RAWALPINDI: Civil society members on Monday sought repeal of law of evidence (Qanoon-e-Shahadat) and urged the Supreme Court to take notice of its misuse.

They were speaking at a seminar arranged by the Rawalpindi Arts Council (RAC) in collaboration with International Human Rights Association (IHRA).

The basic aim of the seminar was to create awareness of the flaws in the Law of Evidence 1984 as it has affected a large number of people in many cases.

IHRA Chairman Dr Ghazanfer Mehdi said the intervention of the apex court was necessary under the situation where thousands of innocent citizens, especially women were suffering at the hands of blackmailers, he said.
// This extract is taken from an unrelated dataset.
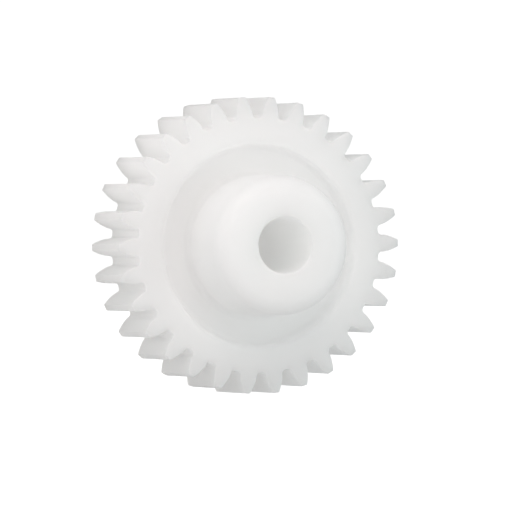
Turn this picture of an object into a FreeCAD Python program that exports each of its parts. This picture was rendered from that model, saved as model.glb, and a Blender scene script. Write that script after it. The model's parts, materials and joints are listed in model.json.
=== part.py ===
import FreeCAD, Part
import math
import os

# A spur gear moulded in one piece from acetal, with a hub standing out of one side. It is modelled as three
# zones that meet face to face: the toothed rim, the recessed web inside it, and the hub round the bore.
#
# Millimetres. The axis is Y, with the hub pointing to -Y and +Z up. The origin is on the axis, half way
# across the teeth. A tooth is centred on +X.

# Tooth system: full-depth involute teeth.
MODULE = 1.0
TEETH = 30
PRESSURE_ANGLE = math.radians(20)
ADDENDUM = 1.0 * MODULE
DEDENDUM = 1.25 * MODULE
BACKLASH = 0.02  # taken off each tooth's thickness at the pitch circle
TIP_ROUNDING = 0.15
ROOT_FILLET = 0.38 * MODULE
FLANK_POINTS = 7  # points of the involute that each flank's curve passes through

# Widths along the axis.
TOOTH_WIDTH = 9.0
HUB_LENGTH = 8.0  # from the rim's front face to the end of the hub
RECESS_DEPTH = 1.5  # the same in front and behind

# Sizes across the axis.
BORE_DIAMETER = 6.0
HUB_DIAMETER = 15.0  # where it meets the web
RECESS_DIAMETER = 21.7  # where the rim's side wall meets the rim's face
WEB_INNER_DIAMETER = 17.0  # the web zone is the flat floor between the fillets of the hub and of the rim
WEB_OUTER_DIAMETER = 20.0

# Moulding details.
DRAFT = math.radians(0.5)  # taper of the hub's side
RECESS_DRAFT = math.radians(5)  # taper of the rim's inner wall
HUB_SHOULDER = 1.6  # rounding of the hub's free end
HUB_BASE_FILLET = 0.8
RECESS_CORNER_FILLET = 0.6
EDGE_ROUNDING = 0.5  # at the hub's back edge and the rim's inner edges
BORE_ROUNDING = 0.2  # at both mouths of the bore

PITCH_RADIUS = MODULE * TEETH / 2
TIP_RADIUS = PITCH_RADIUS + ADDENDUM
ROOT_RADIUS = PITCH_RADIUS - DEDENDUM
BASE_RADIUS = PITCH_RADIUS * math.cos(PRESSURE_ANGLE)
HALF_TOOTH = (math.pi * MODULE / 2 - BACKLASH) / (2 * PITCH_RADIUS)  # angle at the pitch circle
PITCH_ANGLE = 2 * math.pi / TEETH

RIM_FRONT = -TOOTH_WIDTH / 2
RIM_BACK = TOOTH_WIDTH / 2
HUB_FRONT = RIM_FRONT - HUB_LENGTH
WEB_FRONT = RIM_FRONT + RECESS_DEPTH
WEB_BACK = RIM_BACK - RECESS_DEPTH

CENTRE = FreeCAD.Vector(0, 0, 0)
AXIS = FreeCAD.Vector(0, 1, 0)


def involute(angle):
    return math.tan(angle) - angle


def polar(radius, angle):
    """A point in the plane across the axis. Angle 0 is +X, the middle of a tooth, and it grows towards +Z."""
    return FreeCAD.Vector(radius * math.cos(angle), 0, radius * math.sin(angle))


def flank_angle(radius, offset=0.0):
    """Half the angle a tooth fills at this radius, for a flank moved out of the tooth by offset.

    A curve at a constant distance from an involute is another involute of the same base circle.
    """
    roll = math.acos(BASE_RADIUS / radius)
    return HALF_TOOTH + involute(PRESSURE_ANGLE) - involute(roll) + offset / BASE_RADIUS


def flank_radius_beside(centre_radius, offset):
    """The radius at which an arc touches the flank, for a centre at centre_radius and offset out of it."""
    string = math.sqrt(centre_radius**2 - BASE_RADIUS**2) - offset
    return math.sqrt(BASE_RADIUS**2 + string**2)


def arc_about(centre, start, end):
    """The shorter arc about centre from start to end."""
    radius = start.distanceToPoint(centre)
    middle = (start - centre).normalize() + (end - centre).normalize()
    return Part.Arc(start, centre + middle.normalize() * radius, end).toShape()


def flank(low_radius, high_radius):
    """One involute flank, as a curve through points evenly spaced in radius."""
    step = (high_radius - low_radius) / (FLANK_POINTS - 1)
    radii = [low_radius + step * i for i in range(FLANK_POINTS)]
    curve = Part.BSplineCurve()
    curve.interpolate([polar(r, flank_angle(r)) for r in radii])
    return curve.toShape()


def half_tooth():
    """The upper half of a tooth's outline, from the root circle to the middle of its tip."""
    fillet_radius = ROOT_RADIUS + ROOT_FILLET
    fillet_angle = flank_angle(fillet_radius, ROOT_FILLET)
    rounding_radius = TIP_RADIUS - TIP_ROUNDING
    rounding_angle = flank_angle(rounding_radius, -TIP_ROUNDING)
    low = flank_radius_beside(fillet_radius, ROOT_FILLET)
    high = flank_radius_beside(rounding_radius, -TIP_ROUNDING)

    root_end = polar(ROOT_RADIUS, fillet_angle)
    flank_low = polar(low, flank_angle(low))
    flank_high = polar(high, flank_angle(high))
    tip_end = polar(TIP_RADIUS, rounding_angle)
    gap_middle = polar(ROOT_RADIUS, PITCH_ANGLE / 2)
    return [
        arc_about(CENTRE, gap_middle, root_end),
        arc_about(polar(fillet_radius, fillet_angle), root_end, flank_low),
        flank(low, high),
        arc_about(polar(rounding_radius, rounding_angle), flank_high, tip_end),
        arc_about(CENTRE, tip_end, polar(TIP_RADIUS, 0)),
    ]


def toothed_blank():
    """The whole gear outline as a solid of the full tooth width, with no hole in it."""
    upper = half_tooth()
    lower = [edge.mirror(CENTRE, FreeCAD.Vector(0, 0, 1)) for edge in upper]
    edges = []
    for tooth in range(TEETH):
        for edge in upper + lower:
            turned_edge = edge.copy()
            turned_edge.rotate(CENTRE, AXIS, math.degrees(tooth * PITCH_ANGLE))
            edges.append(turned_edge)
    outline = Part.Wire(Part.__sortEdges__(edges))
    blank = Part.Face(outline).extrude(AXIS * TOOTH_WIDTH)
    blank.translate(AXIS * RIM_FRONT)
    return blank


def rounded_outline(corners):
    """A closed wire through corners, each given as (distance from the axis, y, rounding)."""
    points = [FreeCAD.Vector(r, y, 0) for r, y, _ in corners]
    starts, ends, arcs = [], [], []
    for i, (_, _, rounding) in enumerate(corners):
        corner = points[i]
        towards = (points[i - 1] - corner).normalize()
        onwards = (points[(i + 1) % len(points)] - corner).normalize()
        half_turn = (math.pi - towards.getAngle(onwards)) / 2
        setback = rounding * math.tan(half_turn)
        starts.append(corner + towards * setback)
        ends.append(corner + onwards * setback)
        if rounding > 0:
            inwards = (towards + onwards).normalize()
            middle = corner + inwards * (rounding / math.cos(half_turn) - rounding)
            arcs.append(Part.Arc(starts[i], middle, ends[i]).toShape())
    lines = [Part.makeLine(ends[i - 1], starts[i]) for i in range(len(points))]
    return Part.Wire(Part.__sortEdges__(lines + arcs))


def turned(corners):
    """The solid that a rounded outline sweeps round the gear's axis."""
    return Part.Face(rounded_outline(corners)).revolve(CENTRE, AXIS, 360)


def toothed_rim():
    """The teeth and the ring that carries them, with the walls and floor corners of both recesses."""
    edge_radius = RECESS_DIAMETER / 2
    floor_radius = edge_radius - RECESS_DEPTH * math.tan(RECESS_DRAFT)
    web_radius = WEB_OUTER_DIAMETER / 2
    beyond = 1.0  # how far the cutting shape passes the rim's faces
    flare = edge_radius + 2 * EDGE_ROUNDING  # the cutter's lip on the rim's face, which rounds the edge
    hole = turned(
        [
            (0, RIM_FRONT - beyond, 0),
            (flare, RIM_FRONT - beyond, 0),
            (flare, RIM_FRONT, 0),
            (edge_radius, RIM_FRONT, EDGE_ROUNDING),
            (floor_radius, WEB_FRONT, RECESS_CORNER_FILLET),
            (web_radius, WEB_FRONT, 0),
            (web_radius, WEB_BACK, 0),
            (floor_radius, WEB_BACK, RECESS_CORNER_FILLET),
            (edge_radius, RIM_BACK, EDGE_ROUNDING),
            (flare, RIM_BACK, 0),
            (flare, RIM_BACK + beyond, 0),
            (0, RIM_BACK + beyond, 0),
        ]
    )
    return toothed_blank().cut(hole)


def web():
    """The flat floor between hub and rim."""
    inner = WEB_INNER_DIAMETER / 2
    outer = WEB_OUTER_DIAMETER / 2
    return turned([(inner, WEB_FRONT, 0), (outer, WEB_FRONT, 0), (outer, WEB_BACK, 0), (inner, WEB_BACK, 0)])


def hub():
    """The long hub with its bore, its rounded free end and the fillets that blend it into the web."""
    bore = BORE_DIAMETER / 2
    base = HUB_DIAMETER / 2
    free_end = base - (WEB_FRONT - HUB_FRONT) * math.tan(DRAFT)
    back_end = base - (RIM_BACK - WEB_BACK) * math.tan(DRAFT)
    foot = WEB_INNER_DIAMETER / 2
    return turned(
        [
            (bore, HUB_FRONT, BORE_ROUNDING),
            (free_end, HUB_FRONT, HUB_SHOULDER),
            (base, WEB_FRONT, HUB_BASE_FILLET),
            (foot, WEB_FRONT, 0),
            (foot, WEB_BACK, 0),
            (base, WEB_BACK, HUB_BASE_FILLET),
            (back_end, RIM_BACK, EDGE_ROUNDING),
            (bore, RIM_BACK, BORE_ROUNDING),
        ]
    )


os.makedirs("parts", exist_ok=True)
for name, shape in {"toothed_rim": toothed_rim(), "web": web(), "hub": hub()}.items():
    solid = shape.Solids[0]
    if solid.Volume < 0:
        solid.reverse()
    solid.exportStep(f"parts/{name}.step")
    box = solid.optimalBoundingBox()
    print(f"{name}: {len(shape.Solids)} solid, valid {solid.isValid()}, {solid.Volume:.2f} mm3")
    print(f"  low {box.XMin:.3f}, {box.YMin:.3f}, {box.ZMin:.3f}")
    print(f"  high {box.XMax:.3f}, {box.YMax:.3f}, {box.ZMax:.3f}")
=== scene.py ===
import json
import math

import bpy
import numpy as np
from mathutils import Matrix, Vector


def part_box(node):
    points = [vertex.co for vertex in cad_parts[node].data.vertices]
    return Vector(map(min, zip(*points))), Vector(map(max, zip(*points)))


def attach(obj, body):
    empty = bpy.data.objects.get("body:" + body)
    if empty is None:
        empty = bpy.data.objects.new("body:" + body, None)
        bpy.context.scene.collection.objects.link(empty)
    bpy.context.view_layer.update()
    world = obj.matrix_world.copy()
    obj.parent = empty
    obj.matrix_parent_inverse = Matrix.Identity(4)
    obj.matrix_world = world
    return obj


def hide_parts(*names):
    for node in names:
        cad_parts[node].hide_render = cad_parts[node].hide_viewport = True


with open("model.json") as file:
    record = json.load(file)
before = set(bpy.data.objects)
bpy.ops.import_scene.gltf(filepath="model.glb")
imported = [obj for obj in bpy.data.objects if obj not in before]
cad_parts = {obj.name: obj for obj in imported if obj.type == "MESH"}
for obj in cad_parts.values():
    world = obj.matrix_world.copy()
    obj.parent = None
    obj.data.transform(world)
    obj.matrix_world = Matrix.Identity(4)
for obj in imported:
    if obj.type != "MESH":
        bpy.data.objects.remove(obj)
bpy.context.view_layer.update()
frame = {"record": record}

# A spur gear moulded in white acetal. Its axis is Y, the hub points to -Y, and it stands on edge, +Z up.
# Metres. Sizes come from the frame where it has them, and the rest are named here.

MM = 0.001

MOUNTS = {mount["name"]: mount for mount in frame["record"]["mounts"]}
RIM_LOW, RIM_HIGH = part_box("toothed_rim")
WEB_LOW, WEB_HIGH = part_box("web")
HUB_LOW, HUB_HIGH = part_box("hub")

# Teeth
TEETH = MOUNTS["tooth_mesh"]["dims"]["count"]
PITCH_RADIUS = MOUNTS["tooth_mesh"]["dims"]["pcd_mm"] / 2 * MM
TIP_RADIUS = RIM_HIGH[0]
MODULE = 2 * PITCH_RADIUS / TEETH
DEDENDUM = 1.25 * MODULE
ROOT_RADIUS = PITCH_RADIUS - DEDENDUM
PRESSURE_ANGLE = math.radians(20)
BASE_RADIUS = PITCH_RADIUS * math.cos(PRESSURE_ANGLE)
BACKLASH = 0.02 * MM  # taken off each tooth's thickness at the pitch circle
HALF_TOOTH = (math.pi * MODULE / 2 - BACKLASH) / (2 * PITCH_RADIUS)  # angle at the pitch circle
PITCH_ANGLE = 2 * math.pi / TEETH
TIP_ROUNDING = 0.15 * MM
ROOT_FILLET = 0.38 * MM

# Widths along the axis
RIM_FRONT, RIM_BACK = RIM_LOW[1], RIM_HIGH[1]
WEB_FRONT, WEB_BACK = WEB_LOW[1], WEB_HIGH[1]
HUB_FRONT, HUB_BACK = HUB_LOW[1], HUB_HIGH[1]

# Sizes across the axis
BORE_RADIUS = MOUNTS["bore"]["dims"]["r_mm"] * MM
HUB_RADIUS = 7.5 * MM  # where it meets the web
RECESS_RADIUS = 10.85 * MM  # where the rim's side wall meets the rim's face

# Moulding details
HUB_DRAFT = math.tan(math.radians(0.5))
RECESS_DRAFT = math.tan(math.radians(5))
HUB_SHOULDER = 1.6 * MM  # rounding of the hub's free end
HUB_BASE_FILLET = 0.8 * MM
RECESS_CORNER_FILLET = 0.6 * MM
EDGE_ROUNDING = 0.5 * MM  # at the hub's back edge and the rim's inner edges
BORE_ROUNDING = 0.2 * MM
TOOTH_EDGE_ROUNDING = 0.12 * MM  # where the teeth meet the flat faces

# Fineness of the mesh
ARC_STEP = math.radians(10)
FEWEST_ARC_STEPS = 3
LONGEST_QUAD = 1.0 * MM
FILLET_STEPS = 5
FLANK_STEPS = 7
TIP_STEPS = 4
TOOTH_EDGE_STEPS = 3
WIDTH_STEPS = 8
FACE_RINGS = 3
FLANK_START = 1 + FILLET_STEPS  # the flank's first point, counted from the middle of the gap before it
RING_PER_TOOTH = 2 * (FLANK_START + 1)  # points for each tooth in every row that is turned about the axis
FOOT_RADIUS = ROOT_RADIUS - 2 * ROOT_FILLET  # the flat faces' last ring before the teeth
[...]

Therefore, addressing this issue was vital to ensure the sanctity of the law and justice in the country, he added.

“Such controversial laws should be repealed or amended in a way with a view to removing all flaws,” he said.

He said: “Such laws need to be removed for the revival of original 1973 constitution.”

Mian Javed Anwar Advocate observed that the lacunae in the controversial ‘Qanoon-e-Shahadat’ were resulting in denial of justice and being used by blackmailers against the innocent and law-abiding people of Pakistan, especially the weaker segments of the society including women.

He said that the faulty Articles 46-A & 164 of ‘Qanoon-e-Shahadat’ Order, 1984 should be a matter of immediate attention of the top judiciary keeping in view that the flaws in these articles are grossly being misused.

Syed Ghulam Raza Shah Naqvi explained the phenomenon further and said that the tape-recorded conversations inclusive of privileged relating to private, personal matters such as between the husband-wife, lawyer-client, doctor-patient or relatives, etc.,

should not be made admissible under the law of evidence.

Ch Mazhar Iqbal Advocate said that the larger segment of the public demands that the private, commercial or professional conversations between the parties, if recorded by electronic devices or tape recorder, should not be used as incriminating evidence against each other, so that the private, commercial or professional conversations which are privileged, stand protected from the blackmailers, he added.